I agree, it's the fault of the CTO. To me, the CTO sounds pretty incompetent. The junior engineer did them a favor. This company seems like it is an amateur hour operation, since data was deleted so easily by an junior engineer.

  • Yup, I've heard stories of junior engineers causing millions of dollars worth out outages. In those case the process was drilled into, the control that caused it fixed and the engineer was not given a reprimand.

    If you have an engineer that goes though that and shows real remorse your going to have someone who's never going to make that mistake(or similar ones) again.

    • Agreed. Several years ago as a junior dev I was tasked with adding a new feature- only allowing a user to have 1 active session.

      So, we added a "roadblock" post auth with 2 actions- log out other sessions and log out this session.

      Well, the db query for the first action (log out other sessions) was missing a where clause...a user_id!

      Tickets started pouring in saying users were logged out and didn't know why. Luckily the on-call dev knew there was a recent release and was able to identify the missing where clause and added it within the hour.

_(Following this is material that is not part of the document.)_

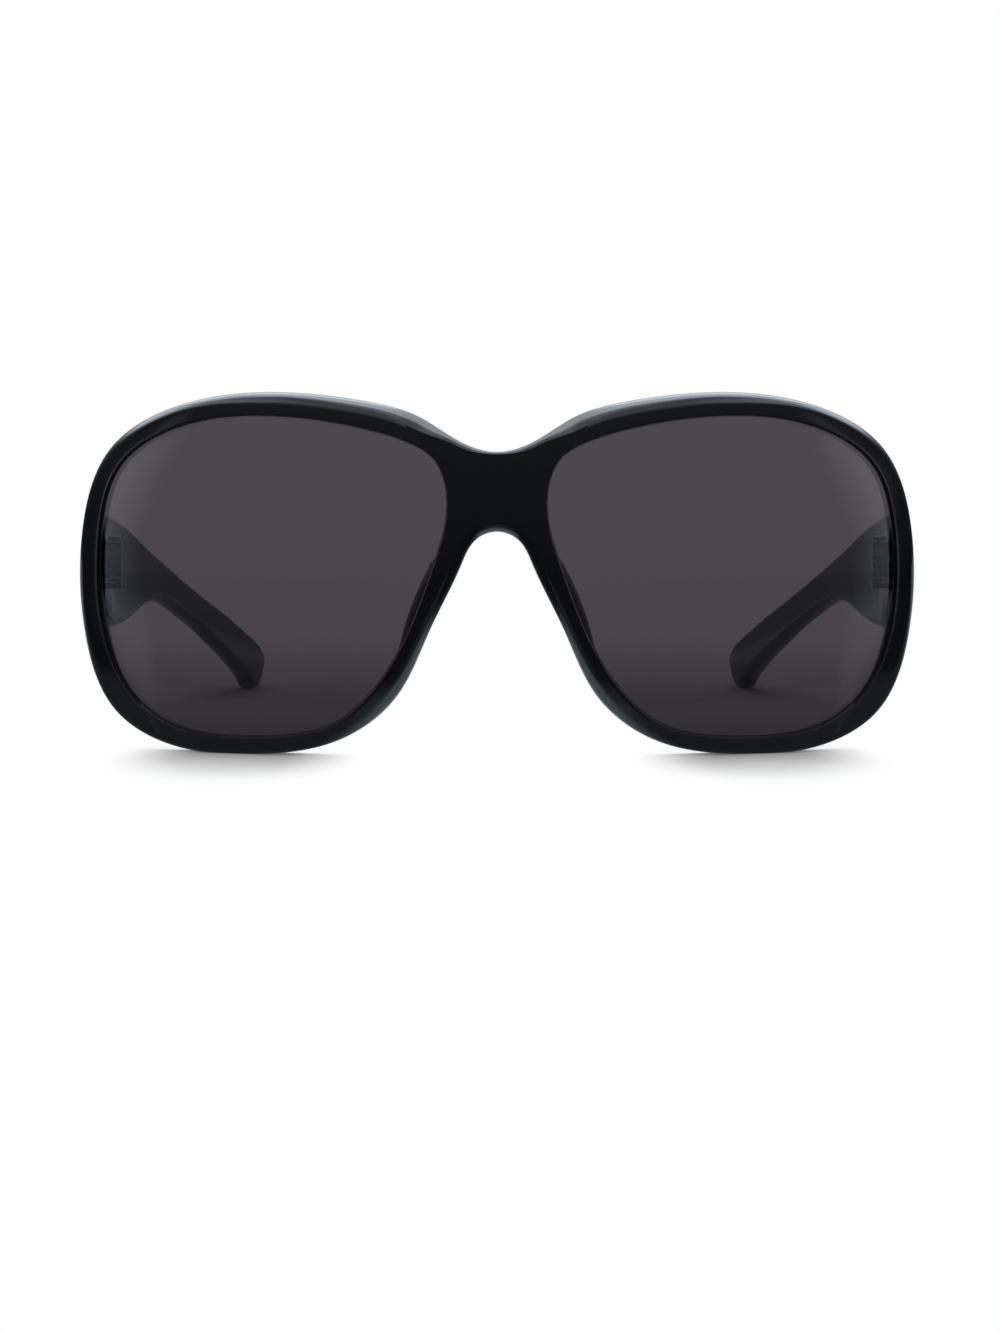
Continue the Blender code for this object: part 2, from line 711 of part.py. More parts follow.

      The feature made it through code review, so the team acknowledged that everyone was at fault. Instead of being reprimanded, we decided to revamp our code review process.

      I never made that kind of mistake again. To this day, I'm a little paranoid about update/delete queries.

      17 replies →

    • At a former employer, we had a Megabuck Club scoreboard; you got your name, photo and a quick outline of what your (very expensive!) mistake had been posted on it. Terrific idea, as:

      a) The culture was very forgiving of honest mistakes; they were seen as a learning opportunity.

      b) Posting a synopsis of your cockup made it easier for others to avoid the same mistake while we were busy making sure it would be impossible to repeat it in the future; also, it got us thinking of other, related failure modes.

      c) My oh my was it entertaining! Pretty much the very definition of edutainment, methinks.

      My only gripe with it was that I never made the honor roll...

      2 replies →

  • Yep. I had a junior working for me once a few years ago that made a rather unfortunate error in production which deleted all of several customers' data. I could tell he was on pins and needles when he brought it to me, so I let him off the hook right away and showed him the procedures to fix the issue. He said something about being thankful there was a way to fix the problem, and I just smiled and told him A) it would have been my fault if there hadn't been; and B) he wouldn't have had the access he did without safeguards in place. Then I told him a story about the time I managed to accidentally delete an entire database of quarantined email from a spam appliance I was working on several years earlier. Sadly, my CTO at the time did NOT prepare for that.

    I lost a whole weekend of sleep in recovering that one from logs, and that was when I learned some good tricks for ensuring recoverability....

  • Agreed. Also, why didn't they have a backup of some sort? The hard drive on the server could have failed and it would have been just as bad.

    Sounds like an incompetent set of people running the production server.

"It's your first day, we don't understand security so here's the combination to the safe. Have fun!!"

  • "we have a bunch of guns, we aren't sure which ones are loaded, all the safeties are off and we modified them to go off randomly"

    • "your first day's task will be to learn how to use them by putting them to the heads of our best revenue-generating sales people and pulling the trigger. don't worry it's safe, we'll check back in with you at the end of the day."

If someone on their first day of work can do this much damage, what could a disgruntled veteran do? If Snowden has taught us anything, it's that internal threats are just as dangerous as external threats.

This shop sounds like a raging tire fire of negligence.

He didn't follow the docs exactly. That doesn't matter, though, your first day should be bulletproof and if it's not, it's on the CTO. The buck does not stop with junior engineers on their first day.

  • > He didn't follow the docs exactly

    Sure, but having the plaintext credentials for a readily-deletable prod db as an example before you instruct someone to wipe the db doesn't salvage competence very much.

    • I wouldn't be surprised if the actual production db was never properly named and was left with an example name.

Thanks for Tom Watson quote, I'd never heard it before, it's a good one. Also agree with everything else you just said, this is not the junior devs fault at all.